Give the data again, word for word.

====== RECORDS FOR THE EXERCISE ======

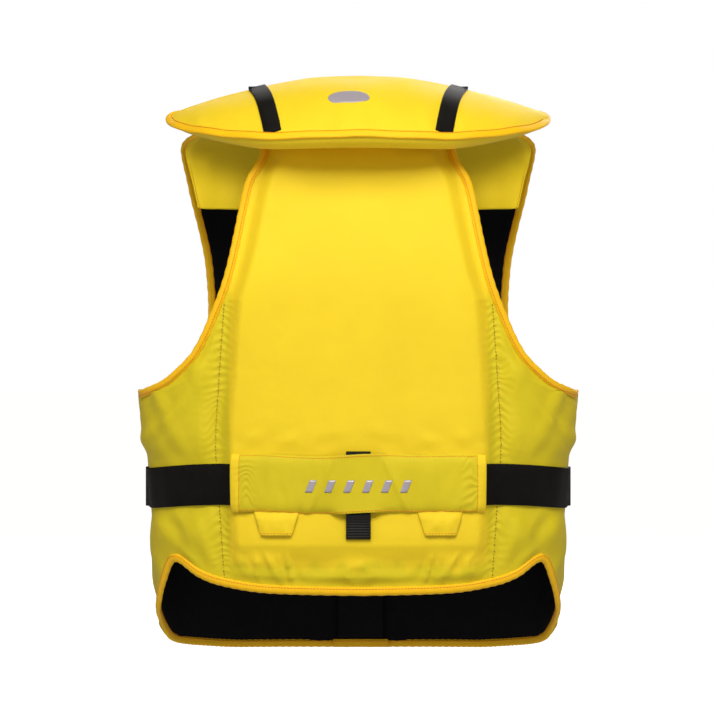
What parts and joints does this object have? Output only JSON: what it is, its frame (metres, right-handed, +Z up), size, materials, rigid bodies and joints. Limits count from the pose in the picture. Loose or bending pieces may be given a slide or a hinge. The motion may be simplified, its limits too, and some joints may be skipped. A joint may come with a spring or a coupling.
{
  "type": "inflatable life jacket",
  "caption": "Zip-front inflatable life jacket with filled back, folded padded collar, webbing belt with buckle and a gas inflation set inside the left front.",
  "frame": {"origin": "on the centreline at shoulder level, where a wearer's shoulders hold the jacket up", "axes": "+Z up, +Y the way the wearer faces, +X the wearer's right"},
  "size_m": [0.51, 0.3755, 0.6671],
  "materials": {
    "yellow_fabric": "matte",
    "orange_binding": "matte",
    "black_webbing": "satin",
    "black_lining": "matte",
    "reflective_tape": "satin",
    "white_foam": "matte",
    "bladder_film": "satin",
    "black_plastic": "satin",
    "red_plastic": "satin",
    "steel": "satin",
    "white_plastic": "satin"
  },
  "bodies": {
    "back": {"back_armhole_binding_left": "orange_binding", "back_armhole_binding_right": "orange_binding", "back_hem_binding": "orange_binding", "back_insert_pad": "white_foam", "back_lining": "black_lining", "back_outer_shell": "yellow_fabric", "back_webbing_loop": "black_webbing", "belt_back_webbing": "black_webbing", "belt_sleeve": "yellow_fabric", "collar_neck_roll": "yellow_fabric", "crotch_strap_loop_left": "yellow_fabric", "crotch_strap_loop_right": "yellow_fabric", "shoulder_yoke_left": "yellow_fabric", "shoulder_yoke_right": "yellow_fabric", "sleeve_reflective_bar": "reflective_tape"},
    "collar_flap": {"collar_upper_shell": "yellow_fabric", "collar_under_shell": "yellow_fabric", "collar_bladder": "bladder_film", "collar_rim_binding": "orange_binding", "collar_strap_left": "black_webbing", "collar_strap_right": "black_webbing", "collar_reflective_patch": "reflective_tape"},
    "front_left": {"belt_front_left": "black_webbing", "bladder_lobe_left": "bladder_film", "chest_reflective_patch_left": "reflective_tape", "front_armhole_binding_left": "orange_binding", "front_facing_left": "yellow_fabric", "front_hem_binding_left": "orange_binding", "front_lining_left": "black_lining", "front_outer_shell_left": "yellow_fabric", "zip_tape_left": "black_webbing", "zip_teeth_left": "black_plastic", "buckle_female": "black_plastic", "buckle_web_clamp": "black_plastic", "co2_cylinder": "steel", "inflator_body": "black_plastic", "oral_inflation_tube": "black_plastic", "oral_tube_flange": "black_plastic", "whistle_holder": "black_plastic"},
    "front_right": {"belt_front_right": "black_webbing", "bladder_lobe_right": "bladder_film", "chest_reflective_patch_right": "reflective_tape", "front_armhole_binding_right": "orange_binding", "front_facing_right": "yellow_fabric", "front_hem_binding_right": "orange_binding", "front_lining_right": "black_lining", "front_outer_shell_right": "yellow_fabric", "zip_tape_right": "black_webbing", "zip_teeth_right": "black_plastic"},
    "zip_slider": {"zip_slider": "black_plastic"},
    "zip_pull": {"zip_pull": "black_plastic"},
    "buckle_male": {"buckle_male": "black_plastic"},
    "inflator_lever": {"inflator_lever": "red_plastic", "pull_knob": "red_plastic"},
    "oral_cap": {"oral_tube_cap": "white_plastic"},
    "whistle": {"whistle": "white_plastic"}
  },
  "joints": [
    {"name": "collar_fold", "type": "hinge", "parent": "back", "child": "collar_flap", "pos_m": [0, -0.083, 0.055], "axis": [-1, 0, 0], "range_deg": [0, 60]},
    {"name": "front_left_open", "type": "hinge", "parent": "back", "child": "front_left", "pos_m": [-0.262, 0, -0.3], "axis": [0, 0, 1], "range_deg": [0, 40]},
    {"name": "front_right_open", "type": "hinge", "parent": "back", "child": "front_right", "pos_m": [0.262, 0, -0.3], "axis": [0, 0, -1], "range_deg": [0, 40]},
    {"name": "zip_slide", "type": "slide", "parent": "front_right", "child": "zip_slider", "axis": [0, 0, -1], "range_m": [0, 0.479]},
    {"name": "zip_pull_swing", "type": "hinge", "parent": "zip_slider", "child": "zip_pull", "pos_m": [0, 0.1431, -0.1265], "axis": [1, 0, 0], "range_deg": [0, 100]},
    {"name": "buckle_slide", "type": "slide", "parent": "front_right", "child": "buckle_male", "axis": [-1, 0, 0], "range_m": [0, 0.05]},
    {"name": "inflator_lever_turn", "type": "hinge", "parent": "front_left", "child": "inflator_lever", "pos_m": [-0.1005, 0.1435, -0.2804], "axis": [0, -1, 0], "range_deg": [0, 30]},
    {"name": "oral_cap_pull", "type": "slide", "parent": "front_left", "child": "oral_cap", "axis": [0, 0, 1], "range_m": [0, 0.016]},
    {"name": "whistle_pull", "type": "slide", "parent": "front_left", "child": "whistle", "axis": [0, 0, 1], "range_m": [0, 0.03]}
  ]
}
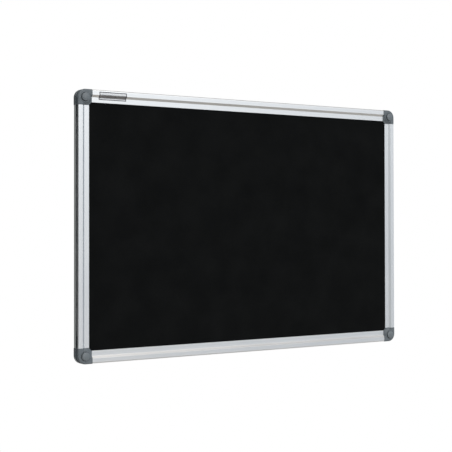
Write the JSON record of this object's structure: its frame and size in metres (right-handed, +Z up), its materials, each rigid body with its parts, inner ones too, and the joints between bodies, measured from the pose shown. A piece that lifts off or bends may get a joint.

======

TASK OUTPUT:
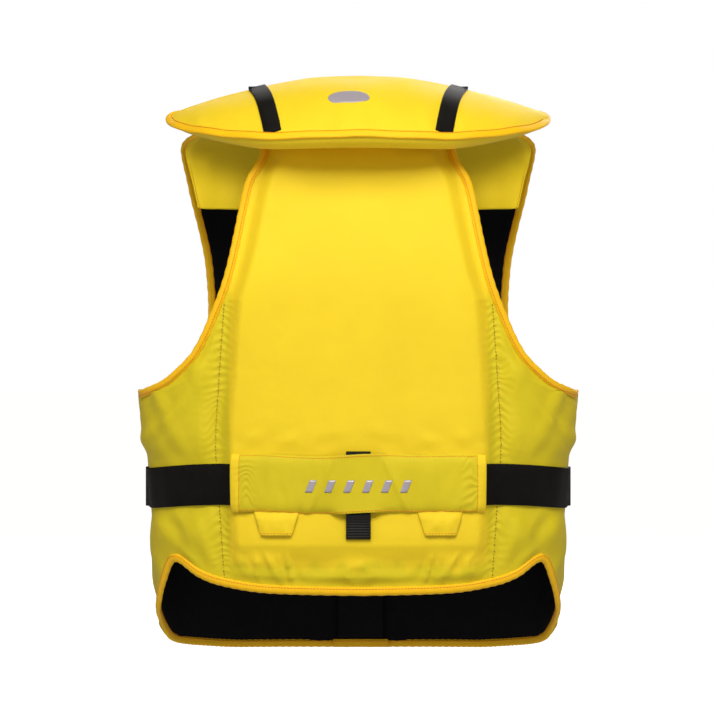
What parts and joints does this object have? Output only JSON: what it is, its frame (metres, right-handed, +Z up), size, materials, rigid bodies and joints. Limits count from the pose in the picture. Loose or bending pieces may be given a slide or a hinge. The motion may be simplified, its limits too, and some joints may be skipped. A joint may come with a spring or a coupling.
{
  "type": "inflatable life jacket",
  "caption": "Zip-front inflatable life jacket with filled back, folded padded collar, webbing belt with buckle and a gas inflation set inside the left front.",
  "frame": {"origin": "on the centreline at shoulder level, where a wearer's shoulders hold the jacket up", "axes": "+Z up, +Y the way the wearer faces, +X the wearer's right"},
  "size_m": [0.51, 0.3755, 0.6671],
  "materials": {
    "yellow_fabric": "matte",
    "orange_binding": "matte",
    "black_webbing": "satin",
    "black_lining": "matte",
    "reflective_tape": "satin",
    "white_foam": "matte",
    "bladder_film": "satin",
    "black_plastic": "satin",
    "red_plastic": "satin",
    "steel": "satin",
    "white_plastic": "satin"
  },
  "bodies": {
    "back": {"back_armhole_binding_left": "orange_binding", "back_armhole_binding_right": "orange_binding", "back_hem_binding": "orange_binding", "back_insert_pad": "white_foam", "back_lining": "black_lining", "back_outer_shell": "yellow_fabric", "back_webbing_loop": "black_webbing", "belt_back_webbing": "black_webbing", "belt_sleeve": "yellow_fabric", "collar_neck_roll": "yellow_fabric", "crotch_strap_loop_left": "yellow_fabric", "crotch_strap_loop_right": "yellow_fabric", "shoulder_yoke_left": "yellow_fabric", "shoulder_yoke_right": "yellow_fabric", "sleeve_reflective_bar": "reflective_tape"},
    "collar_flap": {"collar_upper_shell": "yellow_fabric", "collar_under_shell": "yellow_fabric", "collar_bladder": "bladder_film", "collar_rim_binding": "orange_binding", "collar_strap_left": "black_webbing", "collar_strap_right": "black_webbing", "collar_reflective_patch": "reflective_tape"},
    "front_left": {"belt_front_left": "black_webbing", "bladder_lobe_left": "bladder_film", "chest_reflective_patch_left": "reflective_tape", "front_armhole_binding_left": "orange_binding", "front_facing_left": "yellow_fabric", "front_hem_binding_left": "orange_binding", "front_lining_left": "black_lining", "front_outer_shell_left": "yellow_fabric", "zip_tape_left": "black_webbing", "zip_teeth_left": "black_plastic", "buckle_female": "black_plastic", "buckle_web_clamp": "black_plastic", "co2_cylinder": "steel", "inflator_body": "black_plastic", "oral_inflation_tube": "black_plastic", "oral_tube_flange": "black_plastic", "whistle_holder": "black_plastic"},
    "front_right": {"belt_front_right": "black_webbing", "bladder_lobe_right": "bladder_film", "chest_reflective_patch_right": "reflective_tape", "front_armhole_binding_right": "orange_binding", "front_facing_right": "yellow_fabric", "front_hem_binding_right": "orange_binding", "front_lining_right": "black_lining", "front_outer_shell_right": "yellow_fabric", "zip_tape_right": "black_webbing", "zip_teeth_right": "black_plastic"},
    "zip_slider": {"zip_slider": "black_plastic"},
    "zip_pull": {"zip_pull": "black_plastic"},
    "buckle_male": {"buckle_male": "black_plastic"},
    "inflator_lever": {"inflator_lever": "red_plastic", "pull_knob": "red_plastic"},
    "oral_cap": {"oral_tube_cap": "white_plastic"},
    "whistle": {"whistle": "white_plastic"}
  },
  "joints": [
    {"name": "collar_fold", "type": "hinge", "parent": "back", "child": "collar_flap", "pos_m": [0, -0.083, 0.055], "axis": [-1, 0, 0], "range_deg": [0, 60]},
    {"name": "front_left_open", "type": "hinge", "parent": "back", "child": "front_left", "pos_m": [-0.262, 0, -0.3], "axis": [0, 0, 1], "range_deg": [0, 40]},
    {"name": "front_right_open", "type": "hinge", "parent": "back", "child": "front_right", "pos_m": [0.262, 0, -0.3], "axis": [0, 0, -1], "range_deg": [0, 40]},
    {"name": "zip_slide", "type": "slide", "parent": "front_right", "child": "zip_slider", "axis": [0, 0, -1], "range_m": [0, 0.479]},
    {"name": "zip_pull_swing", "type": "hinge", "parent": "zip_slider", "child": "zip_pull", "pos_m": [0, 0.1431, -0.1265], "axis": [1, 0, 0], "range_deg": [0, 100]},
    {"name": "buckle_slide", "type": "slide", "parent": "front_right", "child": "buckle_male", "axis": [-1, 0, 0], "range_m": [0, 0.05]},
    {"name": "inflator_lever_turn", "type": "hinge", "parent": "front_left", "child": "inflator_lever", "pos_m": [-0.1005, 0.1435, -0.2804], "axis": [0, -1, 0], "range_deg": [0, 30]},
    {"name": "oral_cap_pull", "type": "slide", "parent": "front_left", "child": "oral_cap", "axis": [0, 0, 1], "range_m": [0, 0.016]},
    {"name": "whistle_pull", "type": "slide", "parent": "front_left", "child": "whistle", "axis": [0, 0, 1], "range_m": [0, 0.03]}
  ]
}
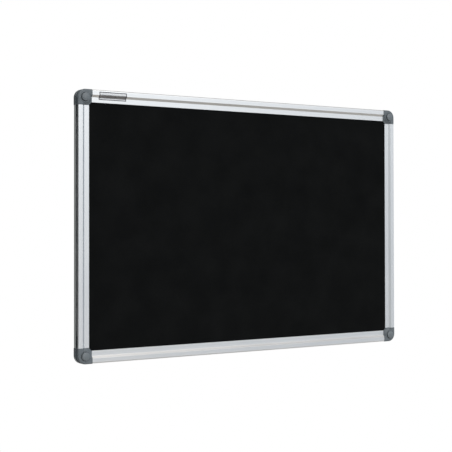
Write the JSON record of this object's structure: its frame and size in metres (right-handed, +Z up), its materials, each rigid body with its parts, inner ones too, and the joints between bodies, measured from the pose shown. A piece that lifts off or bends may get a joint.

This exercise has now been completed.